矢野経済研究所は、国内民間企業を対象に、ERPおよびCRM、SFAにおけるクラウド基盤利用状況に関する調査結果を発表した。2022年時点で導入率が大きく伸びていることが分かった
業務アプリケーションのシステム基盤でのパブリッククラウド利用率
これによると、2020年の前回調査時のパブリッククラウド利用率と比較すると、財務・会計では2020年の8.9%から2022年は17.9%に、人事・給与では9.0%から20.7%に、販売管理では5.9%から15.2%に、生産管理・サプライチェーン管理(SCM)で5.1%から13.0%に、CRMおよびSFAで16.1%から32.1%となり、各領域での業務アプリケーションのシステム基盤としてSaaS利用率が大きく伸びていることが判明した。

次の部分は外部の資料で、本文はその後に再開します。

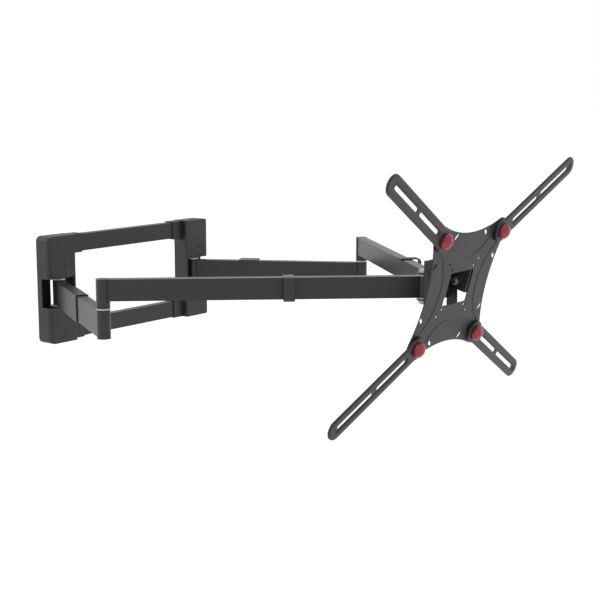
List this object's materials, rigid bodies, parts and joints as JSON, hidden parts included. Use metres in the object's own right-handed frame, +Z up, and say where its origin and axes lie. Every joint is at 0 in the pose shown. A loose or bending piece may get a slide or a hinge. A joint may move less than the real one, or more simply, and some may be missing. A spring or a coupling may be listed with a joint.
{
  "type": "full motion tv wall mount",
  "caption": "Wall mount with a two-column wall frame, two folding arms, a swivel and tilt head, and a display plate with adapter arms.",
  "frame": {"origin": "On the wall plane, at the centre of the rectangle of lag bolt slots, midway between the two columns.", "axes": "+X along the wall, +Y into the wall so that the mount stands out towards -Y, +Z up."},
  "size_m": [0.8202, 0.9114, 0.4435],
  "materials": {
    "frame_steel": "satin black powder coat",
    "arm_steel": "satin black powder coat",
    "head_steel": "matte black powder coat",
    "plate_steel": "satin charcoal powder coat",
    "adapter_steel": "satin charcoal powder coat",
    "cover_plastic": "fine textured black moulding",
    "clip_plastic": "satin black moulding",
    "cap_plastic": "satin black moulding",
    "knob_red": "smooth glossy red moulding",
    "nylon": "natural nylon",
    "fastener_zinc": "zinc plated"
  },
  "bodies": {
    "wall_frame": {"left_channel": "frame_steel", "right_channel": "frame_steel", "top_rail": "frame_steel", "bottom_rail": "frame_steel", "rail_screws": "fastener_zinc", "left_cover": "cover_plastic", "right_cover": "cover_plastic", "shoulder_pins": "fastener_zinc", "shoulder_nuts": "fastener_zinc"},
    "left_first_arm": {"left_first_arm": "arm_steel", "left_shoulder_bushes": "nylon", "left_first_clip": "clip_plastic", "left_elbow_pin": "fastener_zinc", "left_elbow_nut": "fastener_zinc", "left_bottom_cap": "cap_plastic"},
    "right_first_arm": {"right_first_arm": "arm_steel", "right_shoulder_bushes": "nylon", "right_first_clip": "clip_plastic", "right_elbow_pin": "fastener_zinc", "right_elbow_nut": "fastener_zinc", "right_bottom_cap": "cap_plastic"},
    "left_second_arm": {"left_second_arm": "arm_steel", "left_elbow_bushes": "nylon", "left_top_cap": "cap_plastic", "left_second_clip": "clip_plastic", "left_head_bush": "nylon"},
    "right_second_arm": {"right_second_arm": "arm_steel", "right_elbow_bushes": "nylon", "right_top_cap": "cap_plastic", "right_second_clip": "clip_plastic"},
    "head": {"swivel_yoke": "head_steel", "head_bolts": "fastener_zinc", "head_nuts": "fastener_zinc", "head_washers": "nylon"},
    "display_side": {"display_plate": "plate_steel", "tilt_bracket": "head_steel", "tilt_bolts": "fastener_zinc", "tilt_nuts": "fastener_zinc", "tilt_washers": "nylon", "knob_nuts": "fastener_zinc"},
    "upper_left_adapter": {"upper_left_adapter": "adapter_steel"},
    "upper_left_knob": {"upper_left_knob": "knob_red", "upper_left_stud": "fastener_zinc"},
    "upper_right_adapter": {"upper_right_adapter": "adapter_steel"},
    "upper_right_knob": {"upper_right_knob": "knob_red", "upper_right_stud": "fastener_zinc"},
    "lower_left_adapter": {"lower_left_adapter": "adapter_steel"},
    "lower_left_knob": {"lower_left_knob": "knob_red", "lower_left_stud": "fastener_zinc"},
    "lower_right_adapter": {"lower_right_adapter": "adapter_steel"},
    "lower_right_knob": {"lower_right_knob": "knob_red", "lower_right_stud": "fastener_zinc"}
  },
  "joints": [
    {"name": "left_shoulder", "type": "hinge", "parent": "wall_frame", "child": "left_first_arm", "pos_m": [-0.2032, -0.024, 0], "axis": [0, 0, -1], "range_deg": [-10, 54]},
    {"name": "left_elbow", "type": "hinge", "parent": "left_first_arm", "child": "left_second_arm", "pos_m": [-0.39767, -0.35813, 0], "axis": [0, 0, 1], "range_deg": [-18, 97]},
    {"name": "right_shoulder", "type": "hinge", "parent": "wall_frame", "child": "right_first_arm", "pos_m": [0.2032, -0.024, 0], "axis": [0, 0, 1], "range_deg": [-10, 54]},
    {"name": "right_elbow", "type": "hinge", "parent": "right_first_arm", "child": "right_second_arm", "pos_m": [0.39767, -0.35813, 0], "axis": [0, 0, -1], "range_deg": [-18, 97]},
    {"name": "head_swivel", "type": "hinge", "parent": "left_second_arm", "child": "head", "pos_m": [-0.018, -0.78462, 0], "axis": [0, 0, -1], "range_deg": [-8, 43]},
    {"name": "tilt", "type": "hinge", "parent": "head", "child": "display_side", "pos_m": [0, -0.82102, 0.0627], "axis": [1, 0, 0], "range_deg": [-20, 0]},
    {"name": "upper_left_swing", "type": "hinge", "parent": "display_side", "child": "upper_left_adapter", "pos_m": [-0.1, -0.87105, 0.15282], "axis": [0, 0.9659, 0.2588], "range_deg": [-25, 45]},
    {"name": "upper_left_knob_turn", "type": "hinge", "parent": "display_side", "child": "upper_left_knob", "pos_m": [-0.1, -0.87105, 0.15282], "axis": [0, -0.9659, -0.2588], "continuous": true},
    {"name": "upper_right_swing", "type": "hinge", "parent": "display_side", "child": "upper_right_adapter", "pos_m": [0.1, -0.87105, 0.15282], "axis": [0, -0.9659, -0.2588], "range_deg": [-25, 45]},
    {"name": "upper_right_knob_turn", "type": "hinge", "parent": "display_side", "child": "upper_right_knob", "pos_m": [0.1, -0.87105, 0.15282], "axis": [0, -0.9659, -0.2588], "continuous": true},
    {"name": "lower_left_swing", "type": "hinge", "parent": "display_side", "child": "lower_left_adapter", "pos_m": [-0.1, -0.81929, -0.04036], "axis": [0, -0.9659, -0.2588], "range_deg": [-25, 45]},
    {"name": "lower_left_knob_turn", "type": "hinge", "parent": "display_side", "child": "lower_left_knob", "pos_m": [-0.1, -0.81929, -0.04036], "axis": [0, -0.9659, -0.2588], "continuous": true},
    {"name": "lower_right_swing", "type": "hinge", "parent": "display_side", "child": "lower_right_adapter", "pos_m": [0.1, -0.81929, -0.04036], "axis": [0, 0.9659, 0.2588], "range_deg": [-25, 45]},
    {"name": "lower_right_knob_turn", "type": "hinge", "parent": "display_side", "child": "lower_right_knob", "pos_m": [0.1, -0.81929, -0.04036], "axis": [0, -0.9659, -0.2588], "continuous": true}
  ],
  "couplings": [
    {"joint": "left_elbow", "follows": "left_shoulder", "ratio": 1.795},
    {"joint": "right_shoulder", "follows": "left_shoulder", "ratio": 1},
    {"joint": "right_elbow", "follows": "left_shoulder", "ratio": 1.795},
    {"joint": "head_swivel", "follows": "left_shoulder", "ratio": 0.795}
  ]
}
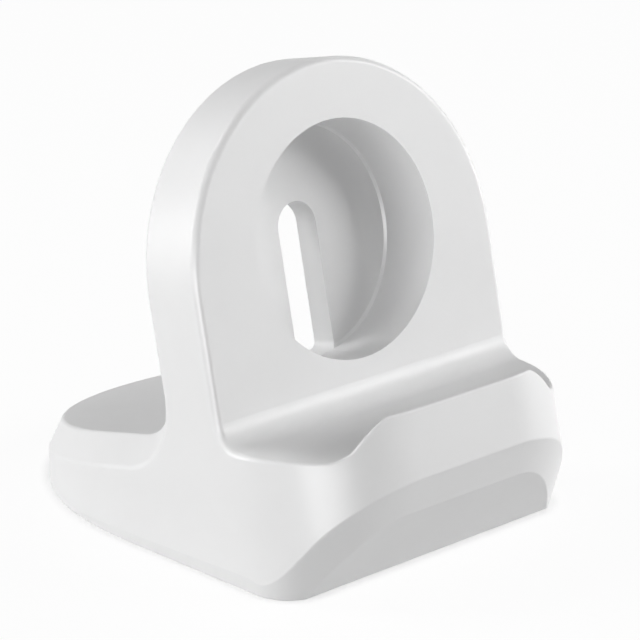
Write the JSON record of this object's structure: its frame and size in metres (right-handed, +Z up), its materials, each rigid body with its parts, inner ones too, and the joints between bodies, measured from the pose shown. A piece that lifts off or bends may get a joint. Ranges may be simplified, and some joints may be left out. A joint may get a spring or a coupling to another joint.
{
  "type": "smartwatch charging dock",
  "caption": "Moulded smartwatch charging dock: upright arched plate leaning back on a low foot, with a round charger recess, a cable slot and a trough behind a front lip.",
  "frame": {"origin": "centre of the bounding box, on the plane that the foot stands on", "axes": "+Z up, +Y to the back, +X to the right seen from the front; the plate's face and the recess look towards -Y"},
  "size_m": [0.047, 0.065, 0.0553],
  "materials": {
    "silicone": "satin"
  },
  "bodies": {
    "root": {"stand_body": "silicone"}
  },
  "joints": []
}
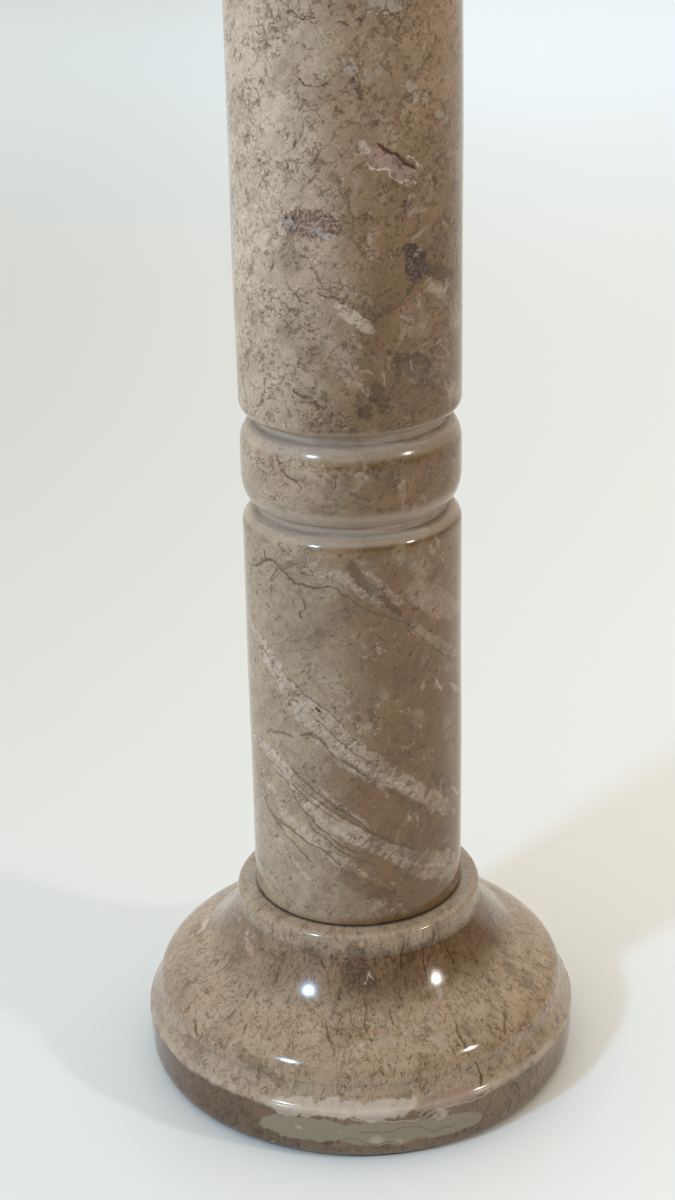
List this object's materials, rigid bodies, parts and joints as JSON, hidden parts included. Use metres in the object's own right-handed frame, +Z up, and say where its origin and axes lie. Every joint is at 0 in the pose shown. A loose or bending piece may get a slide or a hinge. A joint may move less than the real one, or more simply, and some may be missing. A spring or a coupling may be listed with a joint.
{
  "type": "pedestal column",
  "caption": "Turned marble pedestal column: round moulded base, plain cylindrical shaft with a ring between grooves, and a round slab top to stand things on.",
  "frame": {"origin": "centre of the underside of the base, on the turning axis", "axes": "+Z up along the turning axis of all the pieces; +Y points to the back and +X to the right as the picture sees it"},
  "size_m": [0.316, 0.316, 0.8896],
  "materials": {
    "base_stone": "polished brown-grey fossil marble",
    "shaft_stone": "polished brown-grey fossil marble with pale bands; the groove floors are left unpolished",
    "capital_stone": "polished brown-grey fossil marble"
  },
  "bodies": {
    "root": {"base": "base_stone", "shaft": "shaft_stone", "capital": "capital_stone"}
  },
  "joints": []
}
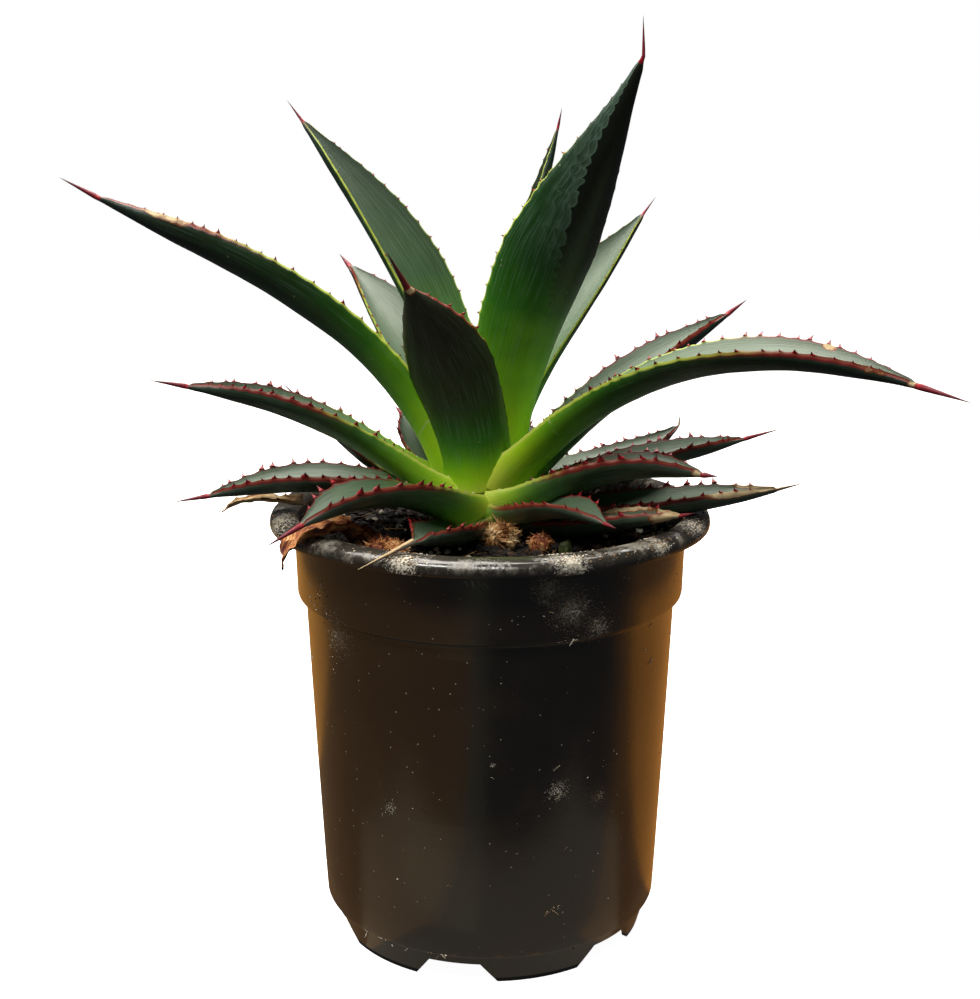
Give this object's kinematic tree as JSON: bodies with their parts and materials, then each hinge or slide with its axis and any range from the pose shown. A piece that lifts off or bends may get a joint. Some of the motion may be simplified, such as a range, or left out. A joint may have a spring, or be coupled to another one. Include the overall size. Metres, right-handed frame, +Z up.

この調査は2022年6~10月に実施され、509件の回答を得ている。
今回の結果について同研究所は、デジタルトランスフォーメーション(DX)の機運の高まりにより、業務アプリケーションへの投資意欲がコロナ禍にあっても衰えることなく堅調だとした。特にERPは導入後10~20年も経過し、老朽化したシステムを使い続けているケースが多く、DX推進のためにレガシーシステムからのリプレース需要が拡大しているという。一方でCRMおよびSFAは、ERPより導入時期が新しく、DXにおけるデータ活用や事業強化を目的として、戦略的に新しいシステムを導入する企業が増えているとした。
また、ITベンダーから提供されているサービスの種類が多い財務・会計や人事・給与といったバックオフィス系のシステムではSaaSの利用率が高まっているとし、今後、業務アプリケーションは、システム基盤、アプリケーションの両面で「クラウドファースト」での利用が進んでいくと予測している。